3. Model Training: Conducted with a grid search to determine optimal hyperparameters. The model is trained for fifty epochs.

Inference on a whole image involves two steps:
1. Segment individual, overlapping tiles on the image, with a similar crop size used during training.
2. Uses code from [Smoothly-Blend-Image-Patches](https://github.com/Vooban/Smoothly-Blend-Image-Patches) to blend the overlapping tiles together, producing a realistic, smooth segmentation of the whole image.
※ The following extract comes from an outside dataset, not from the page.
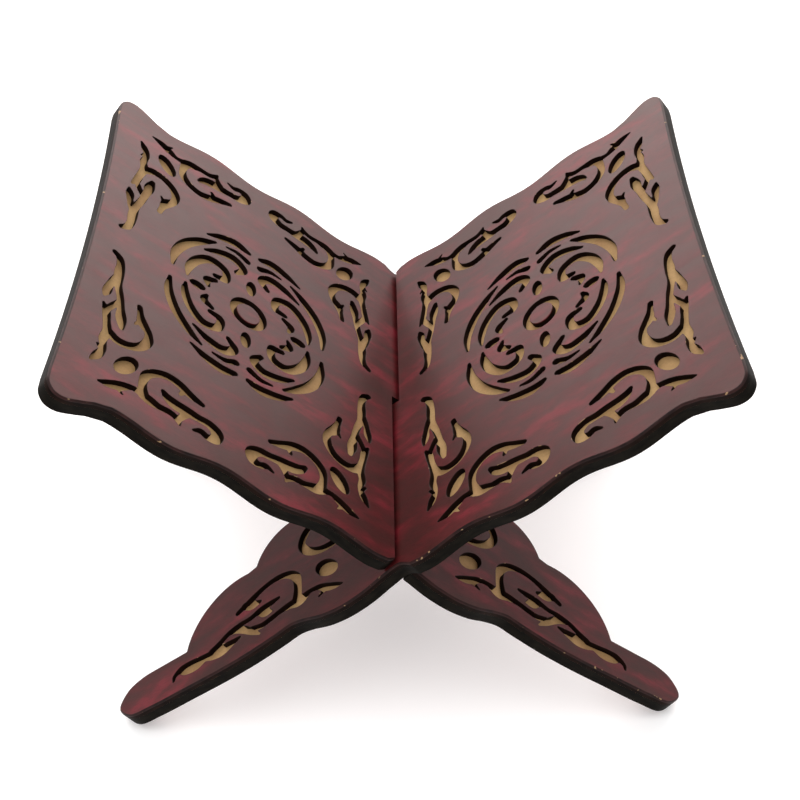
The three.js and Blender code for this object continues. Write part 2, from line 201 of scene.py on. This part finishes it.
def outline():
    """The leaf's outline on one side, from the seat's outer edge down to the arch's crown."""
    across = np.arange(0, SEAT_EDGE_HALF, SEAT_EDGE_STEP)
    seat_edge = np.stack([across, SEAT_EDGE + SEAT_EDGE_HOLLOW * (across / SEAT_EDGE_HALF) ** 2], 1)
    up = np.arange(SIDE_TOP, SIDE_CREST - 1e-6, -1.0)
    wave = np.cos(2 * math.pi * (up - SIDE_CREST) / SIDE_WAVELENGTH)
    side = np.stack([SIDE_MEAN + SIDE_WAVE * wave, up], 1)
    parts = [seat_edge, smooth(seat_corner, SPAN_POINTS)[:-1], side, smooth(waist_to_foot, SPAN_POINTS)[:-1]]
    for x, y, r, start, end in lobes:
        angle = np.linspace(start, end, LOBE_POINTS) * math.pi
        parts.append(np.stack([x + r * np.cos(angle), y + r * np.sin(angle)], 1))
    return np.vstack(parts)


# ---- Distance fields on a grid: rows run up the leaf, columns across its positive half ----
ups = np.arange(GRID_LOW, GRID_HIGH + STEP / 2, STEP)
acrosses = np.arange(0, GRID_HALF + STEP / 2, STEP)
across_all = np.concatenate([-acrosses[:0:-1], acrosses])


def window(points, reach):
    """The rows and columns within reach of some points, and the grid coordinates there."""
    low, high = points.min(0) - reach, points.max(0) + reach
    rows = slice(*np.clip(np.searchsorted(ups, [low[1], high[1]]), 0, len(ups)))
    cols = slice(*np.clip(np.searchsorted(acrosses, [low[0], high[0]]), 0, len(acrosses)))
    return rows, cols, acrosses[cols][None, :], ups[rows][:, None]


def brush(field, stations):
    """Lowers field to the distance from a line whose half width changes from station to station."""
    for a, b in zip(stations[:-1], stations[1:]):
        rows, cols, x, y = window(np.array([a[:2], b[:2]]), PAD + max(a[2], b[2]))
        if not field[rows, cols].size:
            continue
        dx, dy = b[0] - a[0], b[1] - a[1]
        t = np.clip(((x - a[0]) * dx + (y - a[1]) * dy) / max(dx * dx + dy * dy, 1e-12), 0, 1)
        away = np.hypot(x - a[0] - t * dx, y - a[1] - t * dy) - (a[2] + t * (b[2] - a[2]))
        np.minimum(field[rows, cols], away, out=field[rows, cols])


def oval(field, across, up, half_length, half_width, degrees):
    """Lowers field to about the distance from an oval."""
    rows, cols, x, y = window(np.array([[across, up]]), half_length + PAD)
    c, s = math.cos(math.radians(degrees)), math.sin(math.radians(degrees))
    along, aside = (x - across) * c + (y - up) * s, (y - up) * c - (x - across) * s
    near = np.hypot(along / half_length, aside / half_width)
    slope = np.maximum(np.hypot(along / half_length**2, aside / half_width**2), 1e-6)
    np.minimum(field[rows, cols], near * (near - 1) / slope, out=field[rows, cols])


def cut_field():
    """Distance to the fretwork cuts, negative inside a cut."""
    field = np.full((len(ups), len(acrosses)), PAD)

    def draw(strokes, middle, sign):
        for stroke in strokes:
            brush(field, smooth([[x, middle + sign * y, w] for x, y, w in stroke], SPAN_POINTS))

    for sign in (1, -1):
        draw(seat_corner_strokes + medallion_strokes, MOTIF_MIDDLE, sign)
        x, y, length, width, turn = seat_corner_oval
        oval(field, x, MOTIF_MIDDLE + sign * y, length, width, sign * turn)
    draw(leg_strokes, 0, 1)
    oval(field, *leg_oval)
    for x, y, *rest in medallion_ovals:
        oval(field, x, MOTIF_MIDDLE + y, *rest)
    rows, cols, x, y = window(np.array([[0, MOTIF_MIDDLE]]), BOSS_RING_OUTER + PAD)
    middle = np.hypot(x, y - MOTIF_MIDDLE) - (BOSS_RADIUS + BOSS_RING_OUTER) / 2
    ring = np.abs(middle) - (BOSS_RING_OUTER - BOSS_RADIUS) / 2
    np.minimum(field[rows, cols], ring, out=field[rows, cols])
    return field


def edge_field():
    """Distance to the outline, negative inside the leaf."""
    line = outline()
    field = np.full((len(ups), len(acrosses)), PAD)
    brush(field, np.hstack([line, np.zeros((len(line), 1))]))
    crossings = np.zeros((len(ups), len(acrosses) + 1), int)
    for (x0, y0), (x1, y1) in zip(line[:-1], line[1:]):
        for row in range(*np.searchsorted(ups, sorted((y0, y1)))):
            x = x0 + (x1 - x0) * (ups[row] - y0) / (y1 - y0)
            crossings[row, : np.searchsorted(acrosses, x)] += 1
    return np.where(crossings[:, :-1] % 2 == 1, -field, field)


def both_sides(half):
    """A field over the whole leaf, from its positive half."""
    return np.hstack([half[:, :0:-1], half])


def rounded(field):
    """Takes the sharpness off the corners where strokes meet, as a cutting beam does."""
    for _ in range(2):
        for axis in (0, 1):
            field = (np.roll(field, 1, axis) + 2 * field + np.roll(field, -1, axis)) / 4
    return field


edge = rounded(both_sides(edge_field()))
cuts = rounded(both_sides(cut_field()))
beside_slot = np.abs(ups[:, None] + FOLD) - SLOT_WIDTH / 2
past_slot = -SLOT_RUN_PAST - across_all[None, :]
slot = np.where((beside_slot < 0) & (past_slot < 0), np.maximum(beside_slot, past_slot),
                np.hypot(np.maximum(beside_slot, 0), np.maximum(past_slot, 0)))
slot = np.clip(slot, -PAD, PAD)


def contour(field, level):
    """The closed lines where field crosses level, as [across, up], with the lower side on their left."""
    f = field - level
    f[f == 0] = 1e-9
    low = f < 0
    rows, cols = f.shape
    case = (low[:-1, :-1] * 1 + low[:-1, 1:] * 2 + low[1:, 1:] * 4 + low[1:, :-1] * 8).ravel()
    cell = np.arange((rows - 1) * (cols - 1))
    r, c = cell // (cols - 1), cell % (cols - 1)
    upright = rows * cols  # the sides of the cells are numbered, the level ones before the upright ones
    sides = [r * cols + c, upright + r * cols + c + 1, (r + 1) * cols + c, upright + r * cols + c]
    # which sides of a cell the line enters and leaves by, in each case: 0 bottom, 1 right, 2 top, 3 left
    ways = {1: [(0, 3)], 2: [(1, 0)], 4: [(2, 1)], 8: [(3, 2)], 3: [(1, 3)], 6: [(2, 0)], 12: [(3, 1)],
            9: [(0, 2)], 7: [(2, 3)], 11: [(1, 2)], 13: [(0, 1)], 14: [(3, 0)], 5: [(0, 3), (2, 1)],
            10: [(1, 0), (3, 2)]}
    follow = {}
    for number, pairs in ways.items():
        where = np.nonzero(case == number)[0]
        for start, end in pairs:
            follow.update(zip(sides[start][where].tolist(), sides[end][where].tolist()))
    loops = []
    while follow:
        first, at = follow.popitem()
        chain = [first]
        while at != first:
            chain.append(at)
            at = follow.pop(at)
        e = np.array(chain)
        tall = e >= upright
        e = e - tall * upright
        r0, c0 = e // cols, e % cols
        r1, c1 = r0 + tall, c0 + ~tall
        t = f[r0, c0] / (f[r0, c0] - f[r1, c1])
        loops.append(np.stack([across_all[c0] + t * (across_all[c1] - across_all[c0]),
                               ups[r0] + t * (ups[r1] - ups[r0])], 1))
    return [thinned(loop) for loop in loops if len(loop) > SHORTEST_LOOP]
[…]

### Topological Data Analysis
After segmentation, the microvessel network is analyzed using the Disperse algorithm to extract a graph representation, referred to as the Morse skeleton. This step involves:

1. Preprocessing: Images are preprocessed to remove background noise and isolate the microvessel network.
2. Graph Extraction: The Disperse algorithm extracts a graph representation from the segmented images.
3. Network Simplification: Includes removing branches shorter than a threshold and smoothing branch trajectories. At this point, we can extract a color-coded visualization of the network.
4. Persistence Homology: Utilizes persistent homology to characterize the branching structure of the microvessels, resulting in a persistence barcode. The basic metrics we extract are the average branch length and number of branches.

**Notes**:
- Like the cell area script, the microvessel analysis script assumes that the brightest regions of your images are the cells. If this isn't the case, consider including a preprocessing step to make them this way.
- The script requires a trained model. See notebooks/microvessels_segmentation_training. Recommended: Try using the pretrained model first. If the pretrained model does not work well, use an interactive segmentation tool to annotate 50 or so of your images and train a new model.